§ TASK TO COMPLETE
Your task is to output the data exactly as it stands.

§ DATA SECTION
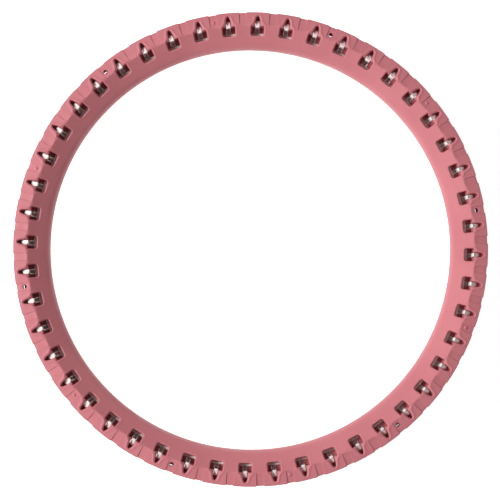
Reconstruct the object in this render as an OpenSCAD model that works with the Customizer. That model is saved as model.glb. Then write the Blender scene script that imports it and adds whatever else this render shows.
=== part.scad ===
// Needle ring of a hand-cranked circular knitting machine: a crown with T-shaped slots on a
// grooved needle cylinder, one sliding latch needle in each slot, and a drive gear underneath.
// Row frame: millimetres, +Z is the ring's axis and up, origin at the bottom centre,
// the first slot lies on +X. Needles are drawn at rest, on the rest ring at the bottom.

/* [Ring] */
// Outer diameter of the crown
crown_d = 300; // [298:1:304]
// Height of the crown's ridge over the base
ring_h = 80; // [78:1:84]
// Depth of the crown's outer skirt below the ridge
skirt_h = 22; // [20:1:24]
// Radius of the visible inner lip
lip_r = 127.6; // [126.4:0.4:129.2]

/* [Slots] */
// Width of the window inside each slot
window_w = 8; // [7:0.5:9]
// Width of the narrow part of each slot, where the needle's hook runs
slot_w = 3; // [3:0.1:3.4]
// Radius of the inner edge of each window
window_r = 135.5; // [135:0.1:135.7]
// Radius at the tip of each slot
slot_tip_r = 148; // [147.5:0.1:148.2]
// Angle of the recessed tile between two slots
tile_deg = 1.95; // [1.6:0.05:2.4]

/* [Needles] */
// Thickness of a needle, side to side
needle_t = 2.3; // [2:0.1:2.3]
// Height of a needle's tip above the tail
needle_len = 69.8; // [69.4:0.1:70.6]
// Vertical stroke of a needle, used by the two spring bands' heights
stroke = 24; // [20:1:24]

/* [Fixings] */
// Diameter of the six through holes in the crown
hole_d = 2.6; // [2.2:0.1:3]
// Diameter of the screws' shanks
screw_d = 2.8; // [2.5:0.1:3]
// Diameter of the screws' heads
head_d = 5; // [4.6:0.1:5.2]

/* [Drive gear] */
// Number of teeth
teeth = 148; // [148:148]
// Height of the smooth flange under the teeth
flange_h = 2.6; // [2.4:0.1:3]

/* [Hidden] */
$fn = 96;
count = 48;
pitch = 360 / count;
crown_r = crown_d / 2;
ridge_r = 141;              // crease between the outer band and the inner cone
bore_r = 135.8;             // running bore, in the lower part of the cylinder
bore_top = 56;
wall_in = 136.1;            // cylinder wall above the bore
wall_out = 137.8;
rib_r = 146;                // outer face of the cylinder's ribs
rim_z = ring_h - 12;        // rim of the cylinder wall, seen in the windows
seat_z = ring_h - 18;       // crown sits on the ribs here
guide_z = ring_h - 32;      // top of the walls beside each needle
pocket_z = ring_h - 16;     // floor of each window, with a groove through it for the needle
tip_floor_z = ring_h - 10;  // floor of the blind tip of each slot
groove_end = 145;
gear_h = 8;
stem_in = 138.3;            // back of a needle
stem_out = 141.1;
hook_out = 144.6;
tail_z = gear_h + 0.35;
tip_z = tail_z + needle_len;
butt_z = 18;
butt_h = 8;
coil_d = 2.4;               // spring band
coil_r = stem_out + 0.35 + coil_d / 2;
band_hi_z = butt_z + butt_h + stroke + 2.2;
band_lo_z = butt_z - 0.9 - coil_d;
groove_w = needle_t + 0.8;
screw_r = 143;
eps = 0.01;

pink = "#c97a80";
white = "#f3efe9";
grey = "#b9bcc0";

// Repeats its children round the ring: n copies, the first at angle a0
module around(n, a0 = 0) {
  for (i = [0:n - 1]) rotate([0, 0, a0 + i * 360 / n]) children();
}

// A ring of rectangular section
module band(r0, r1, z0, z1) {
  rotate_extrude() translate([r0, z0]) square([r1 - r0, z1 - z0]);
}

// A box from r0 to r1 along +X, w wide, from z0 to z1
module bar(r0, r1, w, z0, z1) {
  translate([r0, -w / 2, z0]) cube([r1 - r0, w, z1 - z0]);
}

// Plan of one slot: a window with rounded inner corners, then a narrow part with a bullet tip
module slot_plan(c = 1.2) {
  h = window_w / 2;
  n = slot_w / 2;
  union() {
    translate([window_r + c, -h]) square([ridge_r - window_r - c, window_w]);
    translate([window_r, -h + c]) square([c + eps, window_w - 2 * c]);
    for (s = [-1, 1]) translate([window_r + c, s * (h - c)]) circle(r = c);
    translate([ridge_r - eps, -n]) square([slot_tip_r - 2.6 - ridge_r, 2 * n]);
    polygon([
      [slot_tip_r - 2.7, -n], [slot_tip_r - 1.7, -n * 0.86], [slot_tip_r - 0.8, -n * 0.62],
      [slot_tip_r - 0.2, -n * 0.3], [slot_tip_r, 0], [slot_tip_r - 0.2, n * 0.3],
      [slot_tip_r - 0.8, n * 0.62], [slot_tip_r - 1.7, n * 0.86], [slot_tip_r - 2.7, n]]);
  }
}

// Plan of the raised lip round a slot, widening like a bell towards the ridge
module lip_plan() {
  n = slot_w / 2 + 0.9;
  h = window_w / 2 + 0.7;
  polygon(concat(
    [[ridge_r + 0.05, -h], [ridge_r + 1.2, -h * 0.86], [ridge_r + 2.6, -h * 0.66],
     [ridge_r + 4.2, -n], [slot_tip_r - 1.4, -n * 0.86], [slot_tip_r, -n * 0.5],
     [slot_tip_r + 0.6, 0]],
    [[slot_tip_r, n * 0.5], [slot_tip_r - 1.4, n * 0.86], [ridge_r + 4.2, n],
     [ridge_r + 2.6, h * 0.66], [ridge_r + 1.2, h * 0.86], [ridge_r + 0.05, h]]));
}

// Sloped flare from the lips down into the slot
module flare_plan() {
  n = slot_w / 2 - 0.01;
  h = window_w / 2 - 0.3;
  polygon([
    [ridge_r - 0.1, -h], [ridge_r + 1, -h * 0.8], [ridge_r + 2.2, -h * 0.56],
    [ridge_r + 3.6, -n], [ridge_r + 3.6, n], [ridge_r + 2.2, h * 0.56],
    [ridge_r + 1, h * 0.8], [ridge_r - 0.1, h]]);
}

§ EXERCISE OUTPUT
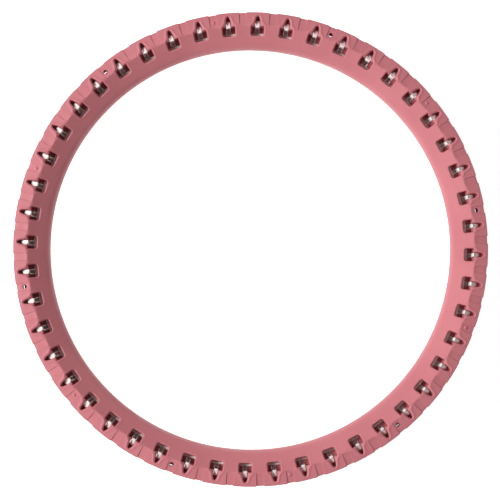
Reconstruct the object in this render as an OpenSCAD model that works with the Customizer. That model is saved as model.glb. Then write the Blender scene script that imports it and adds whatever else this render shows.
=== part.scad ===
// Needle ring of a hand-cranked circular knitting machine: a crown with T-shaped slots on a
// grooved needle cylinder, one sliding latch needle in each slot, and a drive gear underneath.
// Row frame: millimetres, +Z is the ring's axis and up, origin at the bottom centre,
// the first slot lies on +X. Needles are drawn at rest, on the rest ring at the bottom.

/* [Ring] */
// Outer diameter of the crown
crown_d = 300; // [298:1:304]
// Height of the crown's ridge over the base
ring_h = 80; // [78:1:84]
// Depth of the crown's outer skirt below the ridge
skirt_h = 22; // [20:1:24]
// Radius of the visible inner lip
lip_r = 127.6; // [126.4:0.4:129.2]

/* [Slots] */
// Width of the window inside each slot
window_w = 8; // [7:0.5:9]
// Width of the narrow part of each slot, where the needle's hook runs
slot_w = 3; // [3:0.1:3.4]
// Radius of the inner edge of each window
window_r = 135.5; // [135:0.1:135.7]
// Radius at the tip of each slot
slot_tip_r = 148; // [147.5:0.1:148.2]
// Angle of the recessed tile between two slots
tile_deg = 1.95; // [1.6:0.05:2.4]

/* [Needles] */
// Thickness of a needle, side to side
needle_t = 2.3; // [2:0.1:2.3]
// Height of a needle's tip above the tail
needle_len = 69.8; // [69.4:0.1:70.6]
// Vertical stroke of a needle, used by the two spring bands' heights
stroke = 24; // [20:1:24]

/* [Fixings] */
// Diameter of the six through holes in the crown
hole_d = 2.6; // [2.2:0.1:3]
// Diameter of the screws' shanks
screw_d = 2.8; // [2.5:0.1:3]
// Diameter of the screws' heads
head_d = 5; // [4.6:0.1:5.2]

/* [Drive gear] */
// Number of teeth
teeth = 148; // [148:148]
// Height of the smooth flange under the teeth
flange_h = 2.6; // [2.4:0.1:3]

/* [Hidden] */
$fn = 96;
count = 48;
pitch = 360 / count;
crown_r = crown_d / 2;
ridge_r = 141;              // crease between the outer band and the inner cone
bore_r = 135.8;             // running bore, in the lower part of the cylinder
bore_top = 56;
wall_in = 136.1;            // cylinder wall above the bore
wall_out = 137.8;
rib_r = 146;                // outer face of the cylinder's ribs
rim_z = ring_h - 12;        // rim of the cylinder wall, seen in the windows
seat_z = ring_h - 18;       // crown sits on the ribs here
guide_z = ring_h - 32;      // top of the walls beside each needle
pocket_z = ring_h - 16;     // floor of each window, with a groove through it for the needle
tip_floor_z = ring_h - 10;  // floor of the blind tip of each slot
groove_end = 145;
gear_h = 8;
stem_in = 138.3;            // back of a needle
stem_out = 141.1;
hook_out = 144.6;
tail_z = gear_h + 0.35;
tip_z = tail_z + needle_len;
butt_z = 18;
butt_h = 8;
coil_d = 2.4;               // spring band
coil_r = stem_out + 0.35 + coil_d / 2;
band_hi_z = butt_z + butt_h + stroke + 2.2;
band_lo_z = butt_z - 0.9 - coil_d;
groove_w = needle_t + 0.8;
screw_r = 143;
eps = 0.01;

pink = "#c97a80";
white = "#f3efe9";
grey = "#b9bcc0";

// Repeats its children round the ring: n copies, the first at angle a0
module around(n, a0 = 0) {
  for (i = [0:n - 1]) rotate([0, 0, a0 + i * 360 / n]) children();
}

// A ring of rectangular section
module band(r0, r1, z0, z1) {
  rotate_extrude() translate([r0, z0]) square([r1 - r0, z1 - z0]);
}

// A box from r0 to r1 along +X, w wide, from z0 to z1
module bar(r0, r1, w, z0, z1) {
  translate([r0, -w / 2, z0]) cube([r1 - r0, w, z1 - z0]);
}

// Plan of one slot: a window with rounded inner corners, then a narrow part with a bullet tip
module slot_plan(c = 1.2) {
  h = window_w / 2;
  n = slot_w / 2;
  union() {
    translate([window_r + c, -h]) square([ridge_r - window_r - c, window_w]);
    translate([window_r, -h + c]) square([c + eps, window_w - 2 * c]);
    for (s = [-1, 1]) translate([window_r + c, s * (h - c)]) circle(r = c);
    translate([ridge_r - eps, -n]) square([slot_tip_r - 2.6 - ridge_r, 2 * n]);
    polygon([
      [slot_tip_r - 2.7, -n], [slot_tip_r - 1.7, -n * 0.86], [slot_tip_r - 0.8, -n * 0.62],
      [slot_tip_r - 0.2, -n * 0.3], [slot_tip_r, 0], [slot_tip_r - 0.2, n * 0.3],
      [slot_tip_r - 0.8, n * 0.62], [slot_tip_r - 1.7, n * 0.86], [slot_tip_r - 2.7, n]]);
  }
}

// Plan of the raised lip round a slot, widening like a bell towards the ridge
module lip_plan() {
  n = slot_w / 2 + 0.9;
  h = window_w / 2 + 0.7;
  polygon(concat(
    [[ridge_r + 0.05, -h], [ridge_r + 1.2, -h * 0.86], [ridge_r + 2.6, -h * 0.66],
     [ridge_r + 4.2, -n], [slot_tip_r - 1.4, -n * 0.86], [slot_tip_r, -n * 0.5],
     [slot_tip_r + 0.6, 0]],
    [[slot_tip_r, n * 0.5], [slot_tip_r - 1.4, n * 0.86], [ridge_r + 4.2, n],
     [ridge_r + 2.6, h * 0.66], [ridge_r + 1.2, h * 0.86], [ridge_r + 0.05, h]]));
}

// Sloped flare from the lips down into the slot
module flare_plan() {
  n = slot_w / 2 - 0.01;
  h = window_w / 2 - 0.3;
  polygon([
    [ridge_r - 0.1, -h], [ridge_r + 1, -h * 0.8], [ridge_r + 2.2, -h * 0.56],
    [ridge_r + 3.6, -n], [ridge_r + 3.6, n], [ridge_r + 2.2, h * 0.56],
    [ridge_r + 1, h * 0.8], [ridge_r - 0.1, h]]);
}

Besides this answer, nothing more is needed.